By: Nate Wolf
I had a water emergency at my house this weekend, and I’ve been thinking a lot about water.
Pro: It keeps us alive. Con: We need it to stay alive. Pro: It tastes delicious when you’re thirsty. Con: Causes a lot of damage when it floods your basement or your house or your entire city. Pro: You can clean things with it. Con: Since we need it every day, people may have to either spend a lot of money on piping, plumbing fixtures, etc., or walk a couple of hours to the river just to carry back a few gallons. Pro: If you have some barley and hops (whatever hops are) you can make beer with it. Con: It is an important part of the life cycle of several of the world’s most devastating diseases, those diseases that disproportionately affect the world’s poorest people, such as malaria and several of what are known as Neglected Tropical Diseases (NTDs), including schistosomiasis, onchocerciasis, and lymphatic filariasis. Pro: It makes crops grow. Con: If crops don’t get it, they won’t grow. Con: Drinking bad water can cause other types of diseases, such as cholera or rotavirus (rotavirus also spreads in other ways, making it particularly dangerous). Pro: Water can be used to create energy. Con: Watering crops with infected water is one way to spread roundworm, the most common of all NTDs, affecting an estimated 800 million people around the world1.
I could go on, but let’s just say water is the ultimate paradox. You can’t live without it; you can’t live with it all over your basement floor. To paraphrase Homer Simpson of the long-running TV series The Simpsons: “Water—the cause of, and answer to, all life’s problems.” (The actual quote is “Alcohol—the cause of, and solution to, all life’s problems.”)
Other great Water Quotes:
“If you put water into a cup, it becomes the cup. You put water into a bottle and it becomes the bottle. You put it in a teapot it becomes the teapot. Now, water can flow or it can crash. Be water my friend.”—Bruce Lee
“Whiskey is for drinking; water is for fighting over.”—unattributed, possibly Mark Twain
“Man had always assumed that he was more intelligent than dolphins because he had achieved so much… the wheel, New York, wars, and so on, whilst all the dolphins had ever done was muck about in the water having a good time. But conversely the dolphins believed themselves to be more intelligent than man for precisely the same reasons.”
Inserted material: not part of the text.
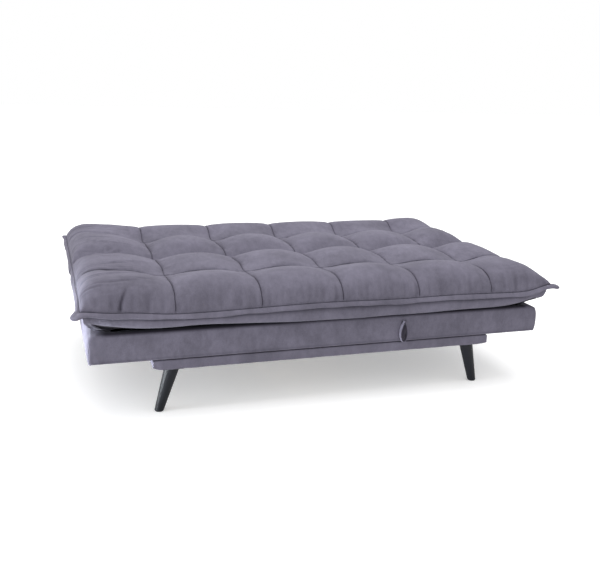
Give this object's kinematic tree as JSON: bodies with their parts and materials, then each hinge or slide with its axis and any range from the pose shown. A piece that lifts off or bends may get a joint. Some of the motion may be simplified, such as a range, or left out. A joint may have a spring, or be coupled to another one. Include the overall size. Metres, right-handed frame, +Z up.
{
  "type": "futon sofa bed",
  "caption": "Click-clack futon sofa bed with a tufted pillow topper over seat and back boxes, splayed tapered legs and a pull loop, drawn flat as a bed.",
  "frame": {"origin": "on the floor under the middle of the flat bed, below the crease between seat and back", "axes": "+X along the length of the bed, -Y towards the front edge with the pull loop, +Z up"},
  "size_m": [1.932, 1.24, 0.51],
  "materials": {
    "upholstery": "brushed microfibre",
    "strap": "woven strap",
    "leg_wood": "satin slate stain",
    "glide_plastic": "matte",
    "bumper_rubber": "matte",
    "foam": "open-cell foam",
    "dust_cloth": "thin nonwoven",
    "plywood": "raw",
    "hinge_steel": "zinc plated",
    "black_steel": "black lacquer",
    "pine": "raw"
  },
  "bodies": {
    "base": {"base_front_rail": "upholstery", "base_rear_rail": "upholstery", "base_left_rail": "upholstery", "base_right_rail": "upholstery", "base_center_rail": "pine", "base_corner_blocks": "pine", "leg_front_left": "leg_wood", "leg_front_right": "leg_wood", "leg_rear_left": "leg_wood", "leg_rear_right": "leg_wood", "glide_front_left": "glide_plastic", "glide_front_right": "glide_plastic", "glide_rear_left": "glide_plastic", "glide_rear_right": "glide_plastic", "leg_plates": "black_steel", "leg_hanger_bolts": "hinge_steel", "plate_screws": "black_steel", "hinge_bracket_left": "hinge_steel", "hinge_bracket_right": "hinge_steel", "bracket_screws": "hinge_steel", "pivot_bolt_left": "hinge_steel", "pivot_bolt_right": "hinge_steel", "pivot_lock_nuts": "hinge_steel", "rest_bumpers": "bumper_rubber"},
    "seat": {"seat_front_rail": "pine", "seat_crease_rail": "pine", "seat_end_rails": "pine", "seat_hinge_boards": "plywood", "seat_slats": "pine", "seat_foam": "foam", "seat_batting": "foam", "seat_cover": "upholstery", "seat_dust_cloth": "dust_cloth", "hinge_seat_arm_left": "hinge_steel", "hinge_seat_arm_right": "hinge_steel", "seat_arm_bolts": "hinge_steel", "pull_loop_tab": "strap", "topper_seat": "upholstery"},
    "back": {"back_rear_rail": "pine", "back_crease_rail": "pine", "back_end_rails": "pine", "back_hinge_boards": "plywood", "back_slats": "pine", "back_foam": "foam", "back_batting": "foam", "back_cover": "upholstery", "back_dust_cloth": "dust_cloth", "hinge_back_arm_left": "hinge_steel", "hinge_back_arm_right": "hinge_steel", "back_arm_bolts": "hinge_steel", "topper_back": "upholstery"},
    "loop": {"pull_loop": "strap"}
  },
  "joints": [
    {"name": "seat_lift", "type": "hinge", "parent": "base", "child": "seat", "pos_m": [0, 0, 0.44], "axis": [-1, 0, 0], "range_deg": [0, 18]},
    {"name": "back_fold", "type": "hinge", "parent": "base", "child": "back", "pos_m": [0, 0, 0.44], "axis": [1, 0, 0], "range_deg": [0, 72]},
    {"name": "pull_loop_swing", "type": "hinge", "parent": "seat", "child": "loop", "pos_m": [0.297, -0.561, 0.303], "axis": [-1, 0, 0], "range_deg": [0, 60]}
  ]
}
Douglas Adams, The Hitchhiker’s Guide to the Galaxy
“I knew Jose Mondragon couldn’t go through his entire life without attempting one great thing.”—Ruby Archuleta in John Nichols’ Milagro Beanfield War and Robert Redford’s movie of the same name (I know that doesn’t say it’s about water but that’s what she’s talking about—read the book or see the movie, both are great (the book is better, of course))
“Whiskey. Double. Not what he craves at all. What he wants is a few gallons of water. But he figures some things you can get in here and some you probably can’t.”—from Robert Coover’s Ghost Town
And this one from Mike Judge’s Idiocracy:
Attorney General: “So wait a minute. What you’re saying is that you want us to put water on the crops.”
Attorney General: “Water. Like out the toilet?”
Joe: “Well, I mean, it doesn’t have to be out of the toilet, but, yeah, that’s the idea.”
Secretary of State: “But Brawndo’s got what plants crave.”
Attorney General: “It’s got electrolytes.”
Joe: “Okay, look. The plants aren’t growing, so I’m pretty sure that the Brawndo’s not working. Now, I’m no botanist, but I do know that if you put water on plants, they grow.”
Secretary of Energy: “Well, I’ve never seen no plants grow out of no toilet.”
1. Hotez, P.J. (2008). Forgotten People, Forgotten Diseases – The Neglected Tropical Diseases and Their Impact on Global Health and Development. Washington, D.C.: ASM Press.
Nathaniel Wolf is the Information Specialist at Sabin Vaccine Institute. His favorite author is T. R. Pearson and most of his favorite movies are written or directed by Wes Anderson or the Coen Brothers.